"Il va falloir faire un tri" : pourquoi il est inutile de précipiter le tout-électrique sur la route
Laurent Castaignède, spécialiste de l'environnement et du secteur automobile, appelle à prioriser l'équipement de batteries électriques afin d'obtenir des résultats efficaces contre la pollution.
Un million de voitures électriques et hybrides sur les routes de France d'ici la fin du quinquennat : c'est l'objectif que s'est fixé le gouvernement. Pour y parvenir, 700 millions d'euros vont être débloqués pour mettre en place deux usines à batteries électriques en France et en Allemagne. Aujourd'hui, il n'y a que 200 000 véhicules de ce type en circulation en France. "Le bilan global d'un véhicule électrique n'est pas si rose et parfois peut être contreproductif", a expliqué sur franceinfo Laurent Castaignède, auteur de Airvore ou la face obscure des transports et fondateur d’un bureau d’étude dans l’environnement à Bordeaux (BCO2).
franceinfo : Le projet du gouvernement est-il pertinent ou est-ce trop tard ?
Laurent Castaignède : Le gros risque c'est d'assister à l'acte un de "l'électric gate" où on constaterait dans cinq ans que finalement la part de marché de véhicules électriques commencerait à être significative mais que les émissions de polluants n'auront absolument pas baissé. Donc, on analysera la situation et on se rendra compte que l'erreur ça a été l'affectation des batteries sur des usages gaspilleurs.
La voiture électrique est-elle la solution idéale pour lutter contre la pollution ?
Elle est présentée comme la solution idéale de manière officielle parce que dans la réglementation européenne, toute voiture électrique vendue est comptée comme zéro gramme de CO2, zéro polluant dans les moyennes que les constructeurs doivent faire baisser. Donc, ils se jettent dessus. Mais dans la réalité, une voiture électrique n'est pas du tout neutre. La batterie est quelque chose de très impactant à fabriquer et ensuite il va falloir fabriquer de l'électricité supplémentaire pour les abreuver. Donc finalement, le bilan global d'un véhicule électrique n'est pas si rose et parfois peut être contreproductif.
Est-il possible de fabriquer une batterie sans une débauche d'énergie ?
Non, il y a aussi une débauche de métaux qui ne sont pas extractibles de manière infinie sur la planète.

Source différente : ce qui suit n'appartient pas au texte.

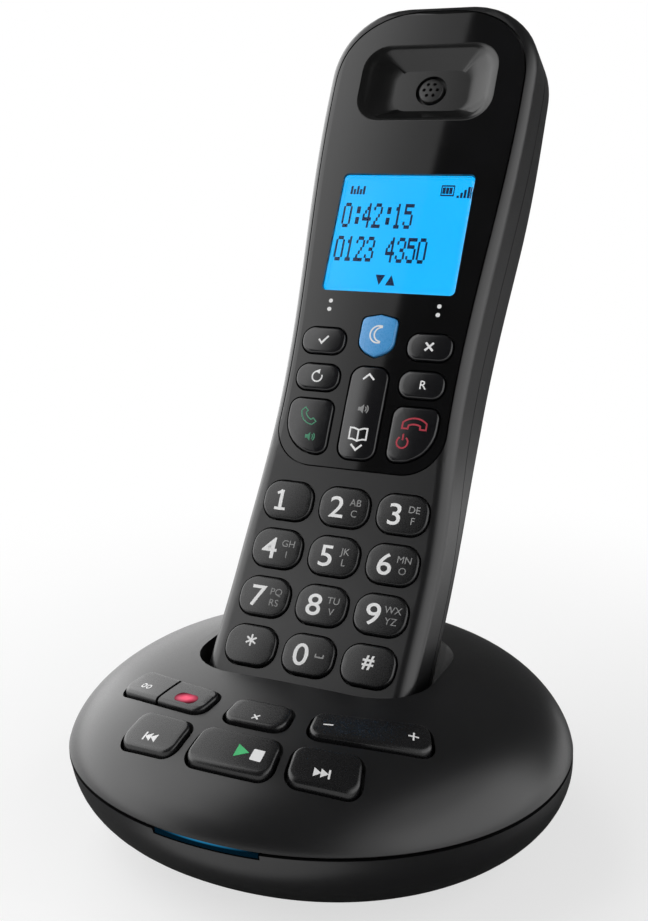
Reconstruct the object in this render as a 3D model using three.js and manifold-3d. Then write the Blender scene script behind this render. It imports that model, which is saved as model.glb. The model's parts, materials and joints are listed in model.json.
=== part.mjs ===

Cela signifie qu'on ne pourra pas imaginer dans une ou deux décennies, tous rouler en voiture électrique, sans parler des camions et des autres véhicules. Donc, il va falloir faire un tri.
Le concept de voiture électrique pour tous a-t-il un sens ?
Non, cela n'a pas de sens d'imaginer que l'on pourra substituer tout le parc mondial de un milliard et 350 millions de camions. Donc le sujet, c'est : est-ce qu'on oriente les batteries vers certains types de véhicule ou certains usages ou est-ce qu'on laisse simplement le marché s'en occuper ? C'est un peu ce que l'on voit dans les salons avec une profusion de véhicules qui dépassent les deux tonnes, qui peuvent faire 300 ou 400 chevaux. Donc, si c'est ça l'avenir, on ira certainement dans le mur.
Que faut-il faire ?
Les batteries en priorité seraient pour l'usage de la totalité du parc des deux roues qui sont très polluants dans le système urbain, ensuite le deuxième sujet ce sont les véhicules très intensifs en milieu urbain, les taxis, les livraisons, les bus. Ensuite, pour tout le reste des voitures, il faudrait faire une hybridation légère de la totalité du reste du parc.